== Task prompt ==
Using the data below, return the stretch from the line that contains "extrude(amount=axle_head)" through the line that contains "cad_parts[node].hide_render = cad_parts[node].hide_viewport", both included, exactly as it stands and nothing beyond it.

## start

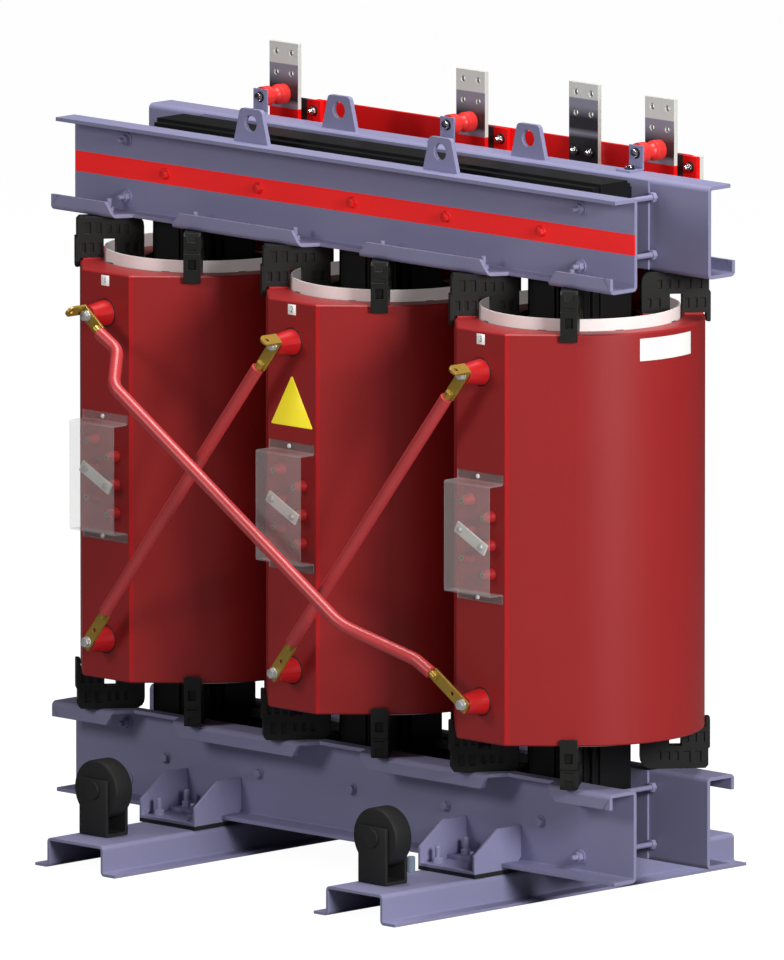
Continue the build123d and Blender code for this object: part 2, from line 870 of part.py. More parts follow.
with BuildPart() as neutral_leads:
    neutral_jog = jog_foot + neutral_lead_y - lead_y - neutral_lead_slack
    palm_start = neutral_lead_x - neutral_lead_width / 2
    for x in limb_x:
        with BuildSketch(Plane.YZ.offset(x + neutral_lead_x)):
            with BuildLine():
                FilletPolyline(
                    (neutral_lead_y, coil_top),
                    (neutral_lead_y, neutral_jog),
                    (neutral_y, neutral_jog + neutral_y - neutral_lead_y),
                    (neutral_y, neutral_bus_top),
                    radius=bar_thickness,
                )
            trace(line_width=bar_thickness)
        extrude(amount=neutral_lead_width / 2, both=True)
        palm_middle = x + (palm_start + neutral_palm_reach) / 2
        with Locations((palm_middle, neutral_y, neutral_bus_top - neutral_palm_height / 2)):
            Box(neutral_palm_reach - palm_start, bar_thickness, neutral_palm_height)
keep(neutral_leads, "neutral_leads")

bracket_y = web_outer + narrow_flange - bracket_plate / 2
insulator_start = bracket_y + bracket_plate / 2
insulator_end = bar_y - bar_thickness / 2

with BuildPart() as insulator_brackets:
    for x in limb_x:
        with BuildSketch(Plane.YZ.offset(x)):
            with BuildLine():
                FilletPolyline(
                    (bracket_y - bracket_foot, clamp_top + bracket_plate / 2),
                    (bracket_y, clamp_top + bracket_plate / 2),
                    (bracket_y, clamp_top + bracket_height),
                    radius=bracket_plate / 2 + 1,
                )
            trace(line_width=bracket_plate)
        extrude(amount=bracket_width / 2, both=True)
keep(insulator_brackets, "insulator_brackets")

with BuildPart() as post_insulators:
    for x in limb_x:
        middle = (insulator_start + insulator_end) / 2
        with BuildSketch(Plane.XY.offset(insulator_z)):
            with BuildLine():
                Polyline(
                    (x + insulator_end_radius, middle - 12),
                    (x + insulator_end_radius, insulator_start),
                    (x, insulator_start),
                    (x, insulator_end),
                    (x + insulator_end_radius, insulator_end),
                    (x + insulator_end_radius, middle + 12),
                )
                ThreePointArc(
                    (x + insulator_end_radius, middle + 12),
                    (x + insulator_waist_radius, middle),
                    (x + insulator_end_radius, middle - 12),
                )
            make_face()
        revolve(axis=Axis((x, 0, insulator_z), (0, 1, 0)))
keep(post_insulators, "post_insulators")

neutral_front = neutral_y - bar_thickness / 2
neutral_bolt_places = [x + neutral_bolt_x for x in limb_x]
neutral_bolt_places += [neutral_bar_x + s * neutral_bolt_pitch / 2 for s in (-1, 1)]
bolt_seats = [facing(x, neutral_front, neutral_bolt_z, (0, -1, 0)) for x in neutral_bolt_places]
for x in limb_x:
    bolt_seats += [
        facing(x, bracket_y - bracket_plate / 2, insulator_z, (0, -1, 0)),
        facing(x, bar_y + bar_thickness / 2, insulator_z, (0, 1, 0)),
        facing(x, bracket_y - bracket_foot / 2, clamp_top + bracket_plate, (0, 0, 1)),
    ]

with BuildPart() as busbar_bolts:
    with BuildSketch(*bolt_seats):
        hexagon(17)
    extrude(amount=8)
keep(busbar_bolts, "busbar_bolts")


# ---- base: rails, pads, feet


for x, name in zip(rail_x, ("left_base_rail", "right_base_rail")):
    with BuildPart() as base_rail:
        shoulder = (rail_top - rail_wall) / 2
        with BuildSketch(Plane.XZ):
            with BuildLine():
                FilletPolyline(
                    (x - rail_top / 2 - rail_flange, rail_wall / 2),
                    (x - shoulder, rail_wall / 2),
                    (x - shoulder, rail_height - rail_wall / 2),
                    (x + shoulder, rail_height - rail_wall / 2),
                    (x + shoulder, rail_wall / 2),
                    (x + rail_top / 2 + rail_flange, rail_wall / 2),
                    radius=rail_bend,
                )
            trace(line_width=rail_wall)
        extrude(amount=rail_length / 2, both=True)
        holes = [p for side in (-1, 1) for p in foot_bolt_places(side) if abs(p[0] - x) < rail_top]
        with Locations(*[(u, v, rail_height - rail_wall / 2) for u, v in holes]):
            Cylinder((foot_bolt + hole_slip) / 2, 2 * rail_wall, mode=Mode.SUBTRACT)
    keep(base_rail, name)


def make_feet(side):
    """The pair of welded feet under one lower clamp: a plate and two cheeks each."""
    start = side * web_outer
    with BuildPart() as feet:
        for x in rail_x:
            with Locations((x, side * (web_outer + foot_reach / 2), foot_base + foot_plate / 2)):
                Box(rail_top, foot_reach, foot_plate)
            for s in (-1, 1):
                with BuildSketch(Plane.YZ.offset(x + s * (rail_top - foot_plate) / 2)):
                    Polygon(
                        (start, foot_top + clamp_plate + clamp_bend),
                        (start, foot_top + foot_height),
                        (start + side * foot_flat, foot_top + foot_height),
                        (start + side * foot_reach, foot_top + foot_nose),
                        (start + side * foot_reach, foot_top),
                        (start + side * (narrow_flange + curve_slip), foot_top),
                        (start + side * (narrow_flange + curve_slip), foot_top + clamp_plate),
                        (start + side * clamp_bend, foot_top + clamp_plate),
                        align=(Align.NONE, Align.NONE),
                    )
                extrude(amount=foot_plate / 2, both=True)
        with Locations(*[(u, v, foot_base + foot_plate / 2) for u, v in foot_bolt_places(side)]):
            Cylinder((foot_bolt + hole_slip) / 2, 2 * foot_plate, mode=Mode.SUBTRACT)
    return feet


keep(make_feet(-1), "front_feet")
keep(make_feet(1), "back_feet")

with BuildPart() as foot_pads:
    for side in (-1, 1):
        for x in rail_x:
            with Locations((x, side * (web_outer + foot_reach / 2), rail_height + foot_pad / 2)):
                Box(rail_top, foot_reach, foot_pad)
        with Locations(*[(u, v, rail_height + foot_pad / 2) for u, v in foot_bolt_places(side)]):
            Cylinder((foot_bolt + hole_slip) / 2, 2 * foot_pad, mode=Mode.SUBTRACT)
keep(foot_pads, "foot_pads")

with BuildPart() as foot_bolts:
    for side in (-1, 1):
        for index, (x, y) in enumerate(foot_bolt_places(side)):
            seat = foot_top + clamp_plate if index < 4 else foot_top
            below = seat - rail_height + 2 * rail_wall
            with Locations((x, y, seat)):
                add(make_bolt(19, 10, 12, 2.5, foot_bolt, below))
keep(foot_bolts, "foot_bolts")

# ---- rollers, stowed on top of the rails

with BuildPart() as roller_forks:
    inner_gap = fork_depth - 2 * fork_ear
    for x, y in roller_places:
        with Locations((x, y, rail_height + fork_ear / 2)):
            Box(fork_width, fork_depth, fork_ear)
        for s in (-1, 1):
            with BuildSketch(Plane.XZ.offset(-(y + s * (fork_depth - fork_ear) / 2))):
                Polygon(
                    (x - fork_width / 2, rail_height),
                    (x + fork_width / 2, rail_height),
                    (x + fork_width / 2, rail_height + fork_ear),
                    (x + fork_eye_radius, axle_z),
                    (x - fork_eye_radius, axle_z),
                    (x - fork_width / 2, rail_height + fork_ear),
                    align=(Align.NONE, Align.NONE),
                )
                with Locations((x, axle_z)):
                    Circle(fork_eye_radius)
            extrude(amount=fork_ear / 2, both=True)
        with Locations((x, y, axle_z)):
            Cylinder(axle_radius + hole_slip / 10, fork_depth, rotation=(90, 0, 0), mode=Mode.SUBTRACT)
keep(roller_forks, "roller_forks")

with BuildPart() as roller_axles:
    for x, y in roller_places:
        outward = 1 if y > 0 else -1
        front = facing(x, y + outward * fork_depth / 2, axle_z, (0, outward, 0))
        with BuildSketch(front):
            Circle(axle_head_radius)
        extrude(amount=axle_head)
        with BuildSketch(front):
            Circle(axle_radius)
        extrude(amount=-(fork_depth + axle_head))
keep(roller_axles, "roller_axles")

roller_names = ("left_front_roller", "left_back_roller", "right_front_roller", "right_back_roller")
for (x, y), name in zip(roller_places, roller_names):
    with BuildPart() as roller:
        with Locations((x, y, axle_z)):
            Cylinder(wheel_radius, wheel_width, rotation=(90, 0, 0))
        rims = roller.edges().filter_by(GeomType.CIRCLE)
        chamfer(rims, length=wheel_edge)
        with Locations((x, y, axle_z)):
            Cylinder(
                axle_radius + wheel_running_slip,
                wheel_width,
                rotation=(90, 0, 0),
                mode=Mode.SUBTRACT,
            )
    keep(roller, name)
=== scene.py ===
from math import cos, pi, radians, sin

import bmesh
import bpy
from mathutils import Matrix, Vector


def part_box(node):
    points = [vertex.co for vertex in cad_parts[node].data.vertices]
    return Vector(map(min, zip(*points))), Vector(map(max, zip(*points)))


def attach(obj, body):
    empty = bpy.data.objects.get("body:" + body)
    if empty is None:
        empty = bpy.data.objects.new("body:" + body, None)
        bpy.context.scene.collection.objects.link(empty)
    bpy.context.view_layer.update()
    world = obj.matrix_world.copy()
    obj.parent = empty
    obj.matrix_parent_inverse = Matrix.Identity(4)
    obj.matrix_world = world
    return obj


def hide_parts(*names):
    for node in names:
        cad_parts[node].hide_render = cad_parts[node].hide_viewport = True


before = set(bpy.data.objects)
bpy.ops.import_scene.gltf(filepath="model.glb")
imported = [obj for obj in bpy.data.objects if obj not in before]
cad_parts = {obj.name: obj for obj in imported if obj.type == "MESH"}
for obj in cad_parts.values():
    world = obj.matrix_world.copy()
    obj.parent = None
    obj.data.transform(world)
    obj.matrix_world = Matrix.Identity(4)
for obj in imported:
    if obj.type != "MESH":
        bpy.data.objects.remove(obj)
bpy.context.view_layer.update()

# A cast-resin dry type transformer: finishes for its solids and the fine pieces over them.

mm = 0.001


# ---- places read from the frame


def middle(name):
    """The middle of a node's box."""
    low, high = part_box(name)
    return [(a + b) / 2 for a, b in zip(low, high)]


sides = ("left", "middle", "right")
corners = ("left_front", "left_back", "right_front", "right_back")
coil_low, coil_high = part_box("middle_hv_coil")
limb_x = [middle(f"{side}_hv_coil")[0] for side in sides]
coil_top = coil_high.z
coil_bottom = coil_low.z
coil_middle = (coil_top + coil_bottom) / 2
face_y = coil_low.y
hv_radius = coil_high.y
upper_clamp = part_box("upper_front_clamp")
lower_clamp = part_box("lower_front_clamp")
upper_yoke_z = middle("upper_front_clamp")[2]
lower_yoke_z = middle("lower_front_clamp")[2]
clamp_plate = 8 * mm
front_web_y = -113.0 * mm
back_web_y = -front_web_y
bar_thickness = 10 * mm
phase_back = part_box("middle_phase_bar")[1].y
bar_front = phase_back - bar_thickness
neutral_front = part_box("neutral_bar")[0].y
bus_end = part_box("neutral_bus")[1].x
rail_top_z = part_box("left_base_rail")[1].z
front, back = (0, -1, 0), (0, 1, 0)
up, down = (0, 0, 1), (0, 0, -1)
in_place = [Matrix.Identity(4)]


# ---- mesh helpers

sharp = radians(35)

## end
## start

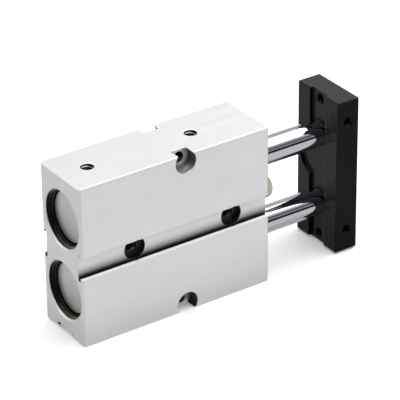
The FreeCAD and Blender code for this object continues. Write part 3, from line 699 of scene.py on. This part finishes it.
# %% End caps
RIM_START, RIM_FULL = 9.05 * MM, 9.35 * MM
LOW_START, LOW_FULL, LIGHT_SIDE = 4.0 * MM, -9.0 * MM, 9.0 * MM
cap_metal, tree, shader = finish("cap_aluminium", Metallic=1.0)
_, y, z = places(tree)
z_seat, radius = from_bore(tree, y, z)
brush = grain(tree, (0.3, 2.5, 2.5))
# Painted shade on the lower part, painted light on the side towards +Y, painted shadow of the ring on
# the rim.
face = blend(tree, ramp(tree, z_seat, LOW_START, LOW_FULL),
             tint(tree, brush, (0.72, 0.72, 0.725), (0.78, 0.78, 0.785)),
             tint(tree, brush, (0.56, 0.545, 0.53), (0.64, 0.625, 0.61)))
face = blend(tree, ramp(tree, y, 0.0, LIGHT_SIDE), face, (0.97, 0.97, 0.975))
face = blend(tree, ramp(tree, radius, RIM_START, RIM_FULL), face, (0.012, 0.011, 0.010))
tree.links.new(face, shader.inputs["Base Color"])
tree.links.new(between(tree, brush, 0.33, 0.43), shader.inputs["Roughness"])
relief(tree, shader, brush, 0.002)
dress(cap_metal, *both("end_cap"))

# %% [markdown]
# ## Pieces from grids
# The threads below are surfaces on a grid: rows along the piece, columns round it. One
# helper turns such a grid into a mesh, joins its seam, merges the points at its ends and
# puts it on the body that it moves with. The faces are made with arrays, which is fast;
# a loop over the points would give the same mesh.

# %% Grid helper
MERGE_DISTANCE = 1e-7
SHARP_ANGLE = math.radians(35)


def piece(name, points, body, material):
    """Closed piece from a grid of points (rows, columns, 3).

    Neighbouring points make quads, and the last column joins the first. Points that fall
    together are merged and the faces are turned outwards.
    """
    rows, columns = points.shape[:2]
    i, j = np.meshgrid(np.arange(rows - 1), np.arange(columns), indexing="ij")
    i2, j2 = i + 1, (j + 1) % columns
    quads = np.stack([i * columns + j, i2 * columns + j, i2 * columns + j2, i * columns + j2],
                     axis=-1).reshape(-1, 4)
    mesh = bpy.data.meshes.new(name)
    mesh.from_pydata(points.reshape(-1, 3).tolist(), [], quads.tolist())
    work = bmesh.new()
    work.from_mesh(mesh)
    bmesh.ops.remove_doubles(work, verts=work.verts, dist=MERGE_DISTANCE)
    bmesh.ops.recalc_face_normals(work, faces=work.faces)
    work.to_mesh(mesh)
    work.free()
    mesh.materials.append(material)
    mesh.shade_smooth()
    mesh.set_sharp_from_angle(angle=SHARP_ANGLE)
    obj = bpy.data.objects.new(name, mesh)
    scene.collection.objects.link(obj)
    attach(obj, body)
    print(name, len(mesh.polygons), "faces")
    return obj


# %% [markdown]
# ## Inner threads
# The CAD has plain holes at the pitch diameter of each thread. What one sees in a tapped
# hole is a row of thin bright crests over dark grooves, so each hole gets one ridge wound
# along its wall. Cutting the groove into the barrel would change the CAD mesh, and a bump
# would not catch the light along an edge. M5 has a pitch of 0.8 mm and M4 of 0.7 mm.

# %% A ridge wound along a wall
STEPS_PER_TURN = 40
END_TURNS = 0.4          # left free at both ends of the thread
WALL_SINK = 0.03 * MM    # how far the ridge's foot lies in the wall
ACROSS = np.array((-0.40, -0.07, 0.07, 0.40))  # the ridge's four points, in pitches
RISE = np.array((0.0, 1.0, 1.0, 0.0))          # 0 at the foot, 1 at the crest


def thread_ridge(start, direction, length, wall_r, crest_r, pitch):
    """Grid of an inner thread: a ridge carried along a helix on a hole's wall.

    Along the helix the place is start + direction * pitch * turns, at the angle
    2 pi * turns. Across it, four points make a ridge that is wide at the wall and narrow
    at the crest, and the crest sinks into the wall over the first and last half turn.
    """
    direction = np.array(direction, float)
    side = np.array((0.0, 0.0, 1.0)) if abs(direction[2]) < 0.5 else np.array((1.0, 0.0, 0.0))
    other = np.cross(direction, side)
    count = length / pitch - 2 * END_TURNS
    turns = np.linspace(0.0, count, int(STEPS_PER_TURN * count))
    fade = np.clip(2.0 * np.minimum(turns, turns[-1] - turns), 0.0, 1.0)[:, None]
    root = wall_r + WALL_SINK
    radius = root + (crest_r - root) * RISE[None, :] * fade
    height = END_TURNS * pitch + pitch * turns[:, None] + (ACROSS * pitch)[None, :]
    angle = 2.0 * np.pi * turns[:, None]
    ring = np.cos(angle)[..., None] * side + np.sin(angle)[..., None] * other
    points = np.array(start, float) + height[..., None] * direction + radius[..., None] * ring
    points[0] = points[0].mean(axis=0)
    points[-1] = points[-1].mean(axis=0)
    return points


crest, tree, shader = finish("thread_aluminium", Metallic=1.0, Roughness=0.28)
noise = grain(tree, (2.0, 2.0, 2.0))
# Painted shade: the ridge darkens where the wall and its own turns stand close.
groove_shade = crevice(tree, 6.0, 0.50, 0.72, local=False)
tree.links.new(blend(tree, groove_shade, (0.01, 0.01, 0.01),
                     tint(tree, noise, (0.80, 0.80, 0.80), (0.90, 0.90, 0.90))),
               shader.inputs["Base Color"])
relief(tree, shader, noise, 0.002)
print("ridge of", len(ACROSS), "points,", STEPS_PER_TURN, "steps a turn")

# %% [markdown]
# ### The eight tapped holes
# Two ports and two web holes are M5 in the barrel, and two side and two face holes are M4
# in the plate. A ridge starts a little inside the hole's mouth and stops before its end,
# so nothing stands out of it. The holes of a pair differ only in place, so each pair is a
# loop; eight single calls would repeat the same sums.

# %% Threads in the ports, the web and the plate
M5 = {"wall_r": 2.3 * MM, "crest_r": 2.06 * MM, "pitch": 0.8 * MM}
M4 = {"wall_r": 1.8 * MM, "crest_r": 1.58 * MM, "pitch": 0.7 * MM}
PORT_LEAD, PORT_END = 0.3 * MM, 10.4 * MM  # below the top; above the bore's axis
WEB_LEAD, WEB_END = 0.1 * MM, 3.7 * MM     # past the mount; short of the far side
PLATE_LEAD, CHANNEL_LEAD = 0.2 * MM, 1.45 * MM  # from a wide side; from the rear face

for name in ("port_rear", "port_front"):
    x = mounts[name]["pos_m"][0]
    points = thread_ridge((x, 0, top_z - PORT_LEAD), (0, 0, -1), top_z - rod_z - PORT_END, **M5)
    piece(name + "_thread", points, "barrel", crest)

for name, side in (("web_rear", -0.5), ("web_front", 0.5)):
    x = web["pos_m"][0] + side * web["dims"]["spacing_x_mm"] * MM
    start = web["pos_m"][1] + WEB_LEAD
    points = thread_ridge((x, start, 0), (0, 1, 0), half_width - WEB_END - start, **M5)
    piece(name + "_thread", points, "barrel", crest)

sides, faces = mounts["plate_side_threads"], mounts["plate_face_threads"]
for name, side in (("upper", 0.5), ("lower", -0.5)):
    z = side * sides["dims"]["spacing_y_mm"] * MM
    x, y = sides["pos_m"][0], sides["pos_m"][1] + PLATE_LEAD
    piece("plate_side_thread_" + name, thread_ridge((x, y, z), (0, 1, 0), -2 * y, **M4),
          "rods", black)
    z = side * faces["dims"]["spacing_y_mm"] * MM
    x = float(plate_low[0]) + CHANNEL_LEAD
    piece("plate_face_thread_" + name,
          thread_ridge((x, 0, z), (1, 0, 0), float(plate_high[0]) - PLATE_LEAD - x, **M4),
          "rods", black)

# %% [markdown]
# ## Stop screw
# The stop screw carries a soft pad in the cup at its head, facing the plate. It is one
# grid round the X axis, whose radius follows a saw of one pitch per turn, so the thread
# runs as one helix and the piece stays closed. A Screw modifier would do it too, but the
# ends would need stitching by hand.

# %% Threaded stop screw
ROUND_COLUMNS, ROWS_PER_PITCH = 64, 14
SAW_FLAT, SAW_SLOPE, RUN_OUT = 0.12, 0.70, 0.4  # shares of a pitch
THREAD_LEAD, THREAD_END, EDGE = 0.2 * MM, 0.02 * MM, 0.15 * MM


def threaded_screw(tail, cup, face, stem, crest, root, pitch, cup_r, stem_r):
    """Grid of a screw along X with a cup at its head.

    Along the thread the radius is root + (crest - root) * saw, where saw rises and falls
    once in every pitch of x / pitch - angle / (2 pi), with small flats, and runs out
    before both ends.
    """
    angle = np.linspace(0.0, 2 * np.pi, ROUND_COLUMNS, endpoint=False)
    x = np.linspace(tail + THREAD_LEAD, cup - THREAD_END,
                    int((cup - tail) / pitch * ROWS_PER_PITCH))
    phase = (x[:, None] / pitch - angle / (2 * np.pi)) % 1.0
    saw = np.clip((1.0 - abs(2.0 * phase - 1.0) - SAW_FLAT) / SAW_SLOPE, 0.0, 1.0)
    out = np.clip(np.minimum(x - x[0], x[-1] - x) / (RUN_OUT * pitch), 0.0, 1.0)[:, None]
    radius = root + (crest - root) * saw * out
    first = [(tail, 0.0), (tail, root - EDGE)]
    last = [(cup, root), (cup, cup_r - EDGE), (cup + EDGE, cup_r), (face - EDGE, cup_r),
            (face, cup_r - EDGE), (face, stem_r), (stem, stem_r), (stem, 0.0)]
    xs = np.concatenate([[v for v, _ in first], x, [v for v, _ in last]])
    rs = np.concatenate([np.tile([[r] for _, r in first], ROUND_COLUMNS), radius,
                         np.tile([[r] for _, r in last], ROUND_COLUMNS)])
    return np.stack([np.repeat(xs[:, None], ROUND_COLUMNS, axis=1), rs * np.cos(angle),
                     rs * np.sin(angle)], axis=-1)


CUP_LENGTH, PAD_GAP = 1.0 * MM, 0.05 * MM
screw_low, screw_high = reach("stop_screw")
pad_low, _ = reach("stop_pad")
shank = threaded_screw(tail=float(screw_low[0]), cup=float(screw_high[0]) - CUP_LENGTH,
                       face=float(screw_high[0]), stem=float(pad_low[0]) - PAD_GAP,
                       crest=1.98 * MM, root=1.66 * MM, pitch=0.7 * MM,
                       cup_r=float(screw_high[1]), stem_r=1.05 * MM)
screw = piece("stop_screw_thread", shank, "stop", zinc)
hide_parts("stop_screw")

## end

== Answer ==
        extrude(amount=axle_head)
        with BuildSketch(front):
            Circle(axle_radius)
        extrude(amount=-(fork_depth + axle_head))
keep(roller_axles, "roller_axles")

roller_names = ("left_front_roller", "left_back_roller", "right_front_roller", "right_back_roller")
for (x, y), name in zip(roller_places, roller_names):
    with BuildPart() as roller:
        with Locations((x, y, axle_z)):
            Cylinder(wheel_radius, wheel_width, rotation=(90, 0, 0))
        rims = roller.edges().filter_by(GeomType.CIRCLE)
        chamfer(rims, length=wheel_edge)
        with Locations((x, y, axle_z)):
            Cylinder(
                axle_radius + wheel_running_slip,
                wheel_width,
                rotation=(90, 0, 0),
                mode=Mode.SUBTRACT,
            )
    keep(roller, name)
=== scene.py ===
from math import cos, pi, radians, sin

import bmesh
import bpy
from mathutils import Matrix, Vector


def part_box(node):
    points = [vertex.co for vertex in cad_parts[node].data.vertices]
    return Vector(map(min, zip(*points))), Vector(map(max, zip(*points)))


def attach(obj, body):
    empty = bpy.data.objects.get("body:" + body)
    if empty is None:
        empty = bpy.data.objects.new("body:" + body, None)
        bpy.context.scene.collection.objects.link(empty)
    bpy.context.view_layer.update()
    world = obj.matrix_world.copy()
    obj.parent = empty
    obj.matrix_parent_inverse = Matrix.Identity(4)
    obj.matrix_world = world
    return obj


def hide_parts(*names):
    for node in names:
        cad_parts[node].hide_render = cad_parts[node].hide_viewport = True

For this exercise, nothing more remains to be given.